Will a rabbit be pulled from a hat?

UK construction companies indicated a renewed decline in total business activity during May.

Lower volumes of commercial work and civil engineering activity more than offset a modest increase in housebuilding. New orders also decreased across the construction sector, with survey respondents noting that subdued domestic economic conditions had led to project delays and fewer tender opportunities.

At 48.6 in May, down from 50.5 in April, the headline seasonally adjusted IHS Markit/Cips UK Construction Total Activity Index registered below the 50.0 no-change mark for the third time in the past four months. The latest reading was the lowest since the snow-related downturn in construction output during March 2018.

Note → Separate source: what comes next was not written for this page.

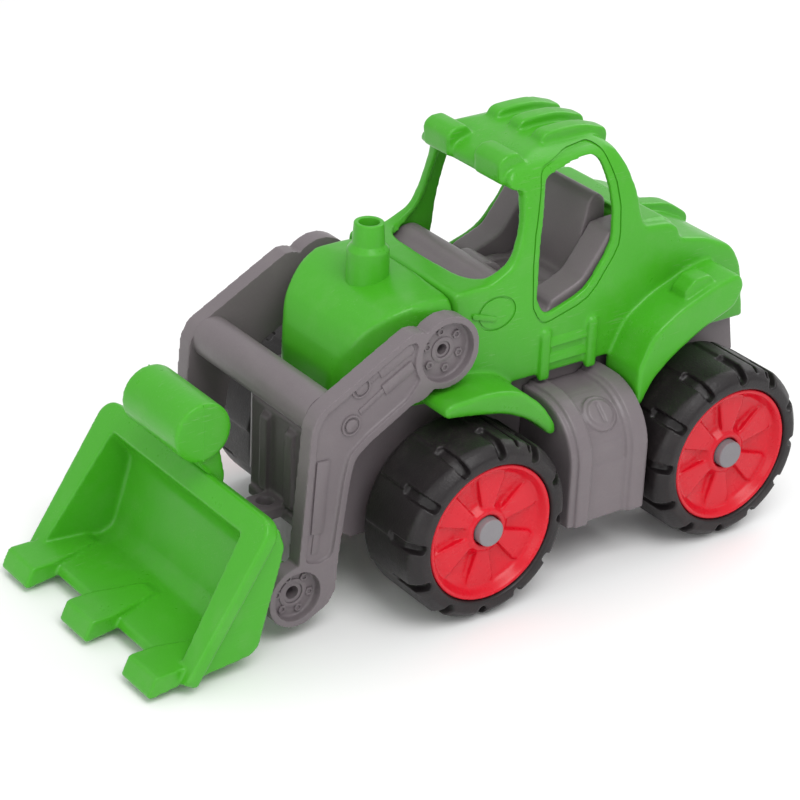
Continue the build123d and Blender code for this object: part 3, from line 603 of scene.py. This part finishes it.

Commercial building was the weakest area of construction activity in May, with output falling to the greatest extent since September 2017. Survey respondents widely commented that clients had opted to hold back on major spending decisions in response to Brexit uncertainty and concerns about the economic outlook.

May data also revealed a decline in civil engineering activity for the fourth consecutive month. Construction companies cited constrained client budgets and a headwind from domestic political uncertainty.

Residential work continued to expand in May, albeit at the weakest pace for three months. Higher levels of house building have been recorded in each month since February 2018.

The latest survey pointed to a modest reduction in new orders received by UK construction companies, with the rate of decline the steepest since March 2018. Construction companies reported strong competition, hesitancy among clients, and longer sales conversion periods, largely reflecting subdued demand conditions in May.

Reduced workloads led to more cautious recruitment strategies and the non-replacement of departing staff in May. As a result, the latest survey pointed to the sharpest drop in construction employment for six-and-a-half years.

Construction companies reported another decline in their purchasing activity. Although only marginal, the latest reduction was the largest since September 2017. Supply chain pressures persisted in May, which led to another sharp lengthening of average lead times among vendors. There were a number of reports citing low stocks and shortages of materials (particularly plasterboard).

Average input prices continued to rise in May, which was often attributed to higher fuel and energy costs. However, the overall rate of input price inflation eased to its weakest since June 2016.

Meanwhile, construction firms signalled a fall in business optimism to its weakest since October 2018. Survey respondents widely cited concerns that domestic political and economic uncertainty would dampen business activity growth over the next 12 months.

Duncan Brock, group director at the Chartered Institute of Procurement and Supply, said: “Policymakers will need to pull a large rabbit out of the hat, and fast, to improve these difficult conditions and prevent a further entrenchment of gloom and contraction this summer.”